TASK STATEMENT:
Print each line from the start of the records below up through the line where "the battery cover." is found, exactly as given.

Records with modeling code
####

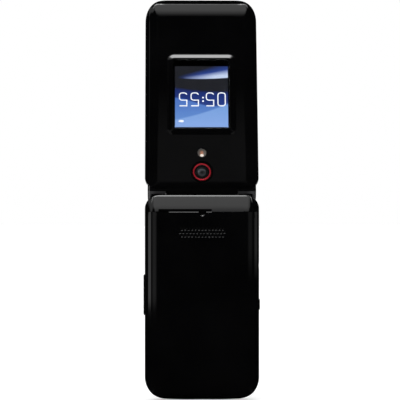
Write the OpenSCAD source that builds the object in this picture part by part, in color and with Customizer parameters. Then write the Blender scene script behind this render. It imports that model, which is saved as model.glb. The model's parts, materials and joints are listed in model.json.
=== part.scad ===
// Folding phone: a base with keypad and battery, and a lid with two displays
// and a camera, joined by a round hinge barrel. The phone stands upright, open.
// X runs to the user's right, Y from the keypad to the back, Z along the phone.
// The origin is on the flat back of the battery cover.

/* [Phone] */
// Width of the base and of the lid
phone_w = 54; // [53:0.5:58]
// Angle between base and lid at the open stop
open_angle = 162; // [150:1:168]
// Gap between the two halves when closed
closed_gap = 0.6; // [0.6:0.1:1]
// Height of the origin above the foot
datum_z = 47; // [40:1:55]
// Gap around a key cap in its opening
key_gap = 0.2; // [0.15:0.05:0.3]
// Radial play of a pin that turns in a bore
pin_play = 0.05; // [0.02:0.01:0.08]

/* [Base] */
// Thickness of the base
base_t = 10.8; // [10.8:0.1:12]
// Height of the base from its foot to its top edge
base_top = 96.7; // [96:0.1:97]
// Corner radius at the foot
foot_r = 10.5; // [9:0.5:12]
// Radius of the bulge along the foot
foot_bulge_r = 260; // [200:10:320]
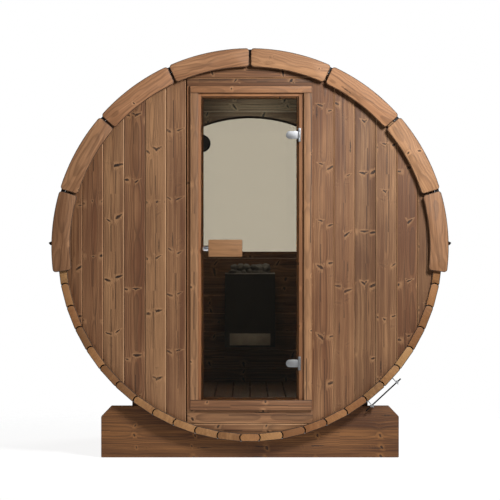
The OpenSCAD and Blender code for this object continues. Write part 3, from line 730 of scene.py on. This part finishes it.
timber_piece("cradle_front", "cradle_plank_front", [cradle_wood, cradle_end], CABIN, "cradle_wood", 0.005,
             tones=(0.37,))
timber_piece("cradle_rear", "cradle_plank_rear", [cradle_wood, cradle_end], CABIN, "cradle_wood", 0.005)
timber_piece("cradle_bearer_left", "bearer_left", [cradle_wood, cradle_end], CABIN, "cradle_wood", 0.002)
timber_piece("cradle_bearer_right", "bearer_right", [cradle_wood, cradle_end], CABIN, "cradle_wood", 0.002)
timber_piece("door_posts", "door_frame_posts", [frame_wood, wall_end], CABIN, "door_wood")
timber_piece("door_casing", "door_casing_boards", [casing_wood, wall_end, trim_rim_joints_and_painted_shade], CABIN, "door_wood",
             arris=0.0016, tones=(0.45, -0.09, 0.78, 0.51))
timber_piece("door_stops", "door_stop_strips", [frame_wood, wall_end], CABIN, "door_wood",
             tones=(-0.1, 0.25, 0.3, 0.3))
timber_piece("rear_window_beads", "window_beads", [casing_wood, wall_end], CABIN, "door_wood")
timber_piece("floor_slats", "floor_boards", [inside_wood, wall_end], CABIN, "inside_wood", 0.003,
             tones=(0.1, 0.02, 0.14, 0.05, 0.0, 0.12, 0.04, 0.1, 0.0, 0.08))
timber_piece("floor_joists", "joists", [inside_wood, wall_end], CABIN, "inside_wood", 0.002)
timber_piece("door_handle", "handle_blocks", [handle_wood, handle_wood], DOOR, "door_wood", 0.005,
             tones=(0.62, 0.57))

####

CORRECT RESPONSE:
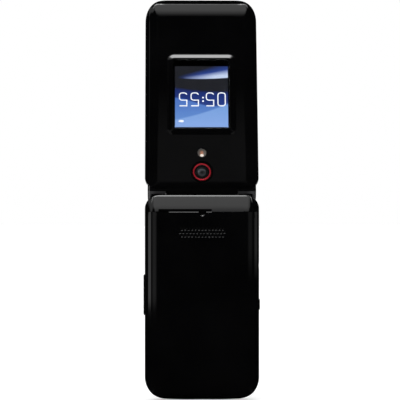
Write the OpenSCAD source that builds the object in this picture part by part, in color and with Customizer parameters. Then write the Blender scene script behind this render. It imports that model, which is saved as model.glb. The model's parts, materials and joints are listed in model.json.
=== part.scad ===
// Folding phone: a base with keypad and battery, and a lid with two displays
// and a camera, joined by a round hinge barrel. The phone stands upright, open.
// X runs to the user's right, Y from the keypad to the back, Z along the phone.
// The origin is on the flat back of the battery cover.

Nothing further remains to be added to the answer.